Instructions to follow
In full and without deviation, write out the entries that follow.

Extracted information
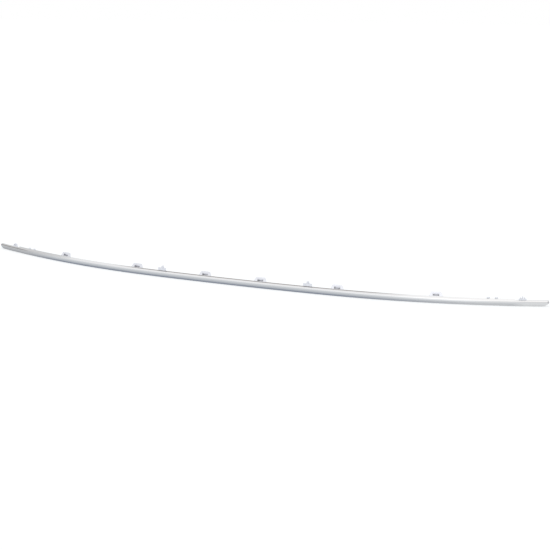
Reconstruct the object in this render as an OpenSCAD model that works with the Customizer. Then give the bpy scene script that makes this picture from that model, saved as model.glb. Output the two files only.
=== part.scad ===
// Chromed bumper trim strip: a long moulding with a C-shaped section that
// follows the curve of a bumper, with leaning snap tabs, locating pins and
// small lugs along its back edge.
// X runs along the strip, the convex front faces -Y and Z points up.
// The origin is midway in length and depth, level with the underside of the lip.

/* [Curve] */
// Straight distance from tip to tip
chord_length = 1300; // [1000:10:1500]
// Radius of the long middle curve
middle_radius = 4920; // [4000:20:9000]
// Straight width of the middle curve
middle_width = 388; // [200:4:600]
// Radius of the curve of each shoulder
shoulder_radius = 1510; // [1000:10:2500]

/* [Section] */
// Height of the front face up to the crease
face_height = 9.6; // [8:0.1:14]
// Radius of the bulge of the front face
face_radius = 22; // [14:1:60]
// Depth from the front face to the back plane
body_depth = 7; // [6:0.1:12]
// Slope of the top flange above level, in degrees
flange_slope = 30; // [15:1:40]
// Thickness of the face, flange, lip and end walls
wall = 2.2; // [1.6:0.1:2.6]
// Rounding of the lower front edge
lower_round = 1.4; // [0.8:0.1:2]
// Rounding of the crease between face and flange
crease_round = 0.7; // [0.3:0.1:1.2]

/* [Ends] */
// Length of the swept-up lower corner at each tip
corner_length = 16; // [8:1:30]
// Height of the swept-up lower corner at each tip
corner_height = 7; // [4:0.5:8]
// Length of the narrower flange at each tip
narrow_length = 62; // [30:1:80]
// How much the flange is narrower there
narrow_cut = 2.4; // [1:0.1:3]

/* [Snap tabs] */
// Place of the inner tabs, as a share of the way from the middle to a tip
inner_tab_place = 0.099; // [0.06:0.001:0.15]
// Place of the second tabs
second_tab_place = 0.359; // [0.33:0.001:0.45]
// Place of the outer tabs
outer_tab_place = 0.669; // [0.55:0.001:0.72]
// Width of a tab at its foot
tab_base_width = 29; // [24:0.5:36]
// Width of a tab at its top
tab_top_width = 20; // [17:0.5:23]
// Height of a tab above the flange
tab_height = 8.4; // [7.6:0.1:12]
// How far a tab leans back, in degrees
tab_lean = 28; // [10:1:32]
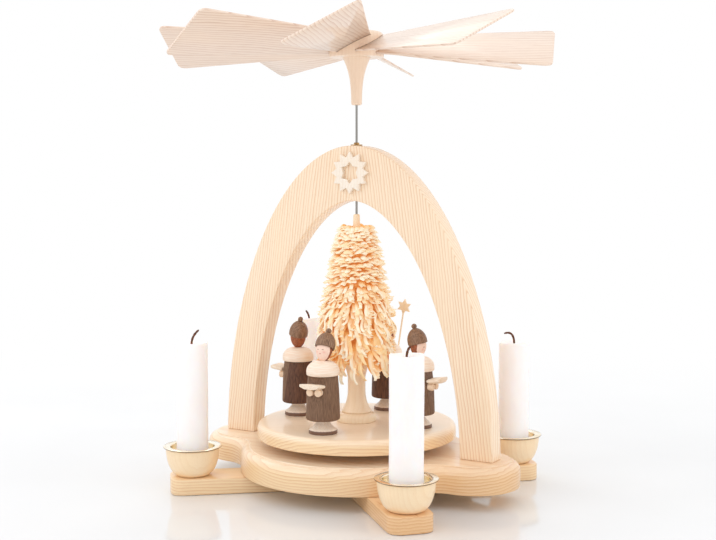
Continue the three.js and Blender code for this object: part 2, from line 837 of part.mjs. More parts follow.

The completed task
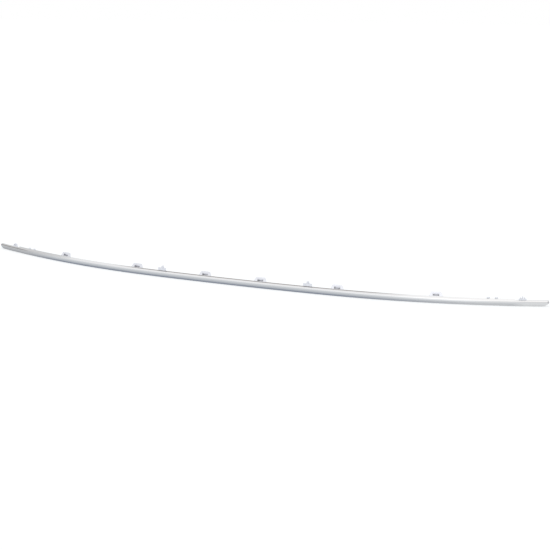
Reconstruct the object in this render as an OpenSCAD model that works with the Customizer. Then give the bpy scene script that makes this picture from that model, saved as model.glb. Output the two files only.
=== part.scad ===
// Chromed bumper trim strip: a long moulding with a C-shaped section that
// follows the curve of a bumper, with leaning snap tabs, locating pins and
// small lugs along its back edge.
// X runs along the strip, the convex front faces -Y and Z points up.
// The origin is midway in length and depth, level with the underside of the lip.

/* [Curve] */
// Straight distance from tip to tip
chord_length = 1300; // [1000:10:1500]
// Radius of the long middle curve
middle_radius = 4920; // [4000:20:9000]
// Straight width of the middle curve
middle_width = 388; // [200:4:600]
// Radius of the curve of each shoulder
shoulder_radius = 1510; // [1000:10:2500]

/* [Section] */
// Height of the front face up to the crease
face_height = 9.6; // [8:0.1:14]
// Radius of the bulge of the front face
face_radius = 22; // [14:1:60]
// Depth from the front face to the back plane
body_depth = 7; // [6:0.1:12]
// Slope of the top flange above level, in degrees
flange_slope = 30; // [15:1:40]
// Thickness of the face, flange, lip and end walls
wall = 2.2; // [1.6:0.1:2.6]
// Rounding of the lower front edge
lower_round = 1.4; // [0.8:0.1:2]
// Rounding of the crease between face and flange
crease_round = 0.7; // [0.3:0.1:1.2]

/* [Ends] */
// Length of the swept-up lower corner at each tip
corner_length = 16; // [8:1:30]
// Height of the swept-up lower corner at each tip
corner_height = 7; // [4:0.5:8]
// Length of the narrower flange at each tip
narrow_length = 62; // [30:1:80]
// How much the flange is narrower there
narrow_cut = 2.4; // [1:0.1:3]

/* [Snap tabs] */
// Place of the inner tabs, as a share of the way from the middle to a tip
inner_tab_place = 0.099; // [0.06:0.001:0.15]
// Place of the second tabs
second_tab_place = 0.359; // [0.33:0.001:0.45]
// Place of the outer tabs
outer_tab_place = 0.669; // [0.55:0.001:0.72]
// Width of a tab at its foot
tab_base_width = 29; // [24:0.5:36]
// Width of a tab at its top
tab_top_width = 20; // [17:0.5:23]
// Height of a tab above the flange
tab_height = 8.4; // [7.6:0.1:12]
// How far a tab leans back, in degrees
tab_lean = 28; // [10:1:32]
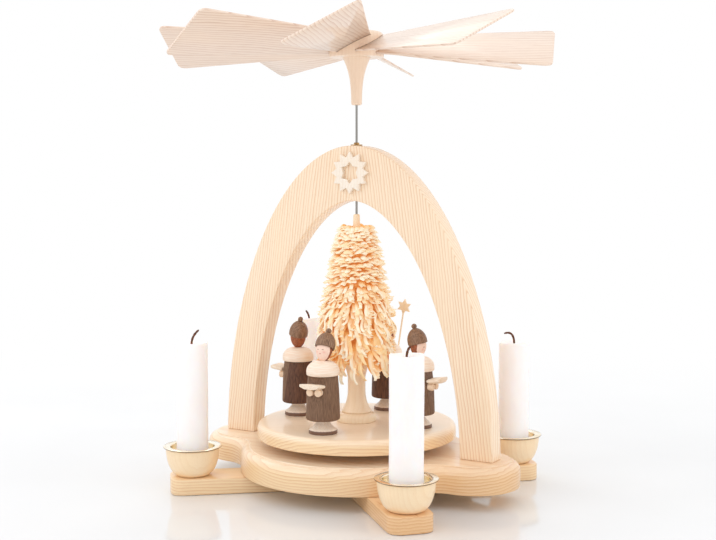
Continue the three.js and Blender code for this object: part 2, from line 837 of part.mjs. More parts follow.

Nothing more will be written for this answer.